The comparison operators .EQ. (=) and .NE. (/=) are provided for comparing values of this type.

ELEMENTAL TYPE(IEEE_CLASS_TYPE) FUNCTION IEEE_CLASS(X)
  REAL(*),INTENT(IN) :: X
returns the classification of the value of X.

ELEMENTAL REAL(*) FUNCTION IEEE_VALUE(X,CLASS)
  REAL(*),INTENT(IN) :: X
  TYPE(IEEE_CLASS_TYPE),INTENT(IN) :: CLASS
Returns a “sample” value with the kind of X and the classification designated by CLASS.

9.6.6.6 Test functions

The following procedures are provided for testing IEEE values.

ELEMENTAL LOGICAL FUNCTION IEEE_IS_FINITE(X)
  REAL(*),INTENT(IN) :: X
Returns whether X is “finite”, i.e. not an infinity, NaN, or IEEE_OTHER_VALUE.

ELEMENTAL LOGICAL FUNCTION IEEE_IS_NAN(X)
  REAL(*),INTENT(IN) :: X
Returns whether X is a NaN.

ELEMENTAL LOGICAL FUNCTION IEEE_IS_NEGATIVE(X)
  REAL(*),INTENT(IN) :: X
Returns whether X is negative; it differs the comparison X<0 only in the case of negative zero, where it returns .TRUE..

ELEMENTAL LOGICAL FUNCTION IEEE_UNORDERED(X,Y)
  REAL(*),INTENT(IN) :: X,Y
Returns the value of ‘IEEE_IS_NAN(X) .OR. IEEE_IS_NAN(Y)’.

9.6.6.7 Arithmetic functions

ELEMENTAL REAL(*) FUNCTION IEEE_COPY_SIGN(X,Y)
  REAL(*),INTENT(IN) :: X,Y
Returns X with the sign bit of Y.

ELEMENTAL REAL(*) FUNCTION IEEE_LOGB(X)
  REAL(*),INTENT(IN) :: X
If X is zero, returns −∞ if infinity is supported and -HUGE(X) otherwise.
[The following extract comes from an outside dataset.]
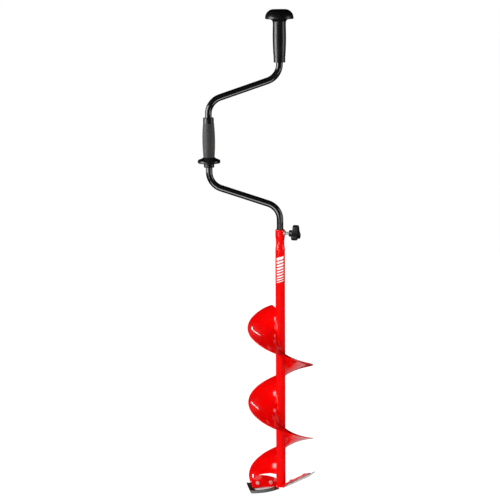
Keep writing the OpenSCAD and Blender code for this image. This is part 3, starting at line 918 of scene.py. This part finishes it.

For nonzero X, returns EXPONENT(X)-1

ELEMENTAL REAL(*) FUNCTION IEEE_NEXT_AFTER(X,Y)
  REAL(*),INTENT(IN) :: X,Y
Returns the nearest number to X that is closer to Y, or X if X and Y are equal.

ELEMENTAL REAL(*) FUNCTION IEEE_REM(X,Y)
  REAL(*),INTENT(IN) :: X,Y
Returns the exact remainder resulting from the division of X by Y.

ELEMENTAL REAL(*) FUNCTION IEEE_RINT(X)
  REAL(*),INTENT(IN) :: X
Returns X rounded to an integer according to the current rounding mode.

ELEMENTAL REAL(*) FUNCTION IEEE_SCALB(X,I)
  REAL(*),INTENT(IN) :: X
  INTEGER(*),INTENT(IN) :: I
Returns SCALE(X,I), i.e. X*2I, without computing 2I separately.